SOURCE DATA:
## BEGIN

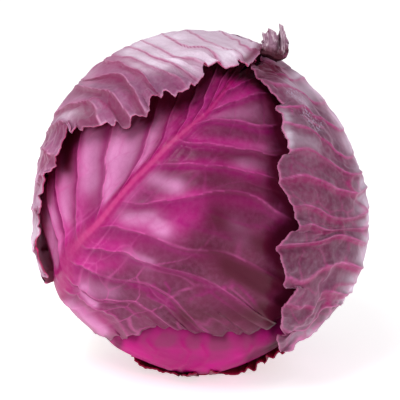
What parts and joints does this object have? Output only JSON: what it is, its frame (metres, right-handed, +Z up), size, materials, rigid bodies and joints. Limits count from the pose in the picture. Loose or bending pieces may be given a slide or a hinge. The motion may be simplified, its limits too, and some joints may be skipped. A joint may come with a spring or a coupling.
{
  "type": "red cabbage head",
  "caption": "Whole red cabbage head lying on its underside, with loose wrapper leaves round a closed heart and a short cut stalk.",
  "frame": {"origin": "centre of the small flat spot that the head rests on, on the surface it lies on", "axes": "+Z up as the head lies; the side with the front leaf's midrib faces -Y, and the stalk points to -X, down and back"},
  "size_m": [0.1661, 0.161, 0.1729],
  "materials": {
    "heart": "waxy, satin",
    "stalk": "cut plant tissue, matte",
    "glossy_leaf": "waxy, soft gloss",
    "pink_leaf": "waxy, soft gloss",
    "dark_leaf": "dry, matte",
    "wrapper_leaf": "wax bloom, satin",
    "pale_leaf": "pale wax bloom, satin"
  },
  "bodies": {
    "root": {"inner_head": "heart", "stalk": "stalk", "front_leaf": "glossy_leaf", "bottom_leaf": "pink_leaf", "back_leaf": "pink_leaf", "under_leaf": "dark_leaf", "right_leaf": "wrapper_leaf", "top_leaf": "pale_leaf"}
  },
  "joints": []
}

## END

WHAT TO DO: All of the lines above need to be given again exactly.

FINAL RESULT:
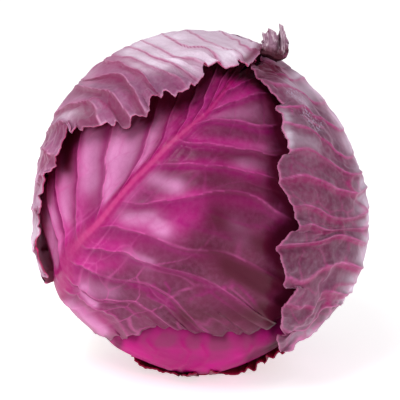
What parts and joints does this object have? Output only JSON: what it is, its frame (metres, right-handed, +Z up), size, materials, rigid bodies and joints. Limits count from the pose in the picture. Loose or bending pieces may be given a slide or a hinge. The motion may be simplified, its limits too, and some joints may be skipped. A joint may come with a spring or a coupling.
{
  "type": "red cabbage head",
  "caption": "Whole red cabbage head lying on its underside, with loose wrapper leaves round a closed heart and a short cut stalk.",
  "frame": {"origin": "centre of the small flat spot that the head rests on, on the surface it lies on", "axes": "+Z up as the head lies; the side with the front leaf's midrib faces -Y, and the stalk points to -X, down and back"},
  "size_m": [0.1661, 0.161, 0.1729],
  "materials": {
    "heart": "waxy, satin",
    "stalk": "cut plant tissue, matte",
    "glossy_leaf": "waxy, soft gloss",
    "pink_leaf": "waxy, soft gloss",
    "dark_leaf": "dry, matte",
    "wrapper_leaf": "wax bloom, satin",
    "pale_leaf": "pale wax bloom, satin"
  },
  "bodies": {
    "root": {"inner_head": "heart", "stalk": "stalk", "front_leaf": "glossy_leaf", "bottom_leaf": "pink_leaf", "back_leaf": "pink_leaf", "under_leaf": "dark_leaf", "right_leaf": "wrapper_leaf", "top_leaf": "pale_leaf"}
  },
  "joints": []
}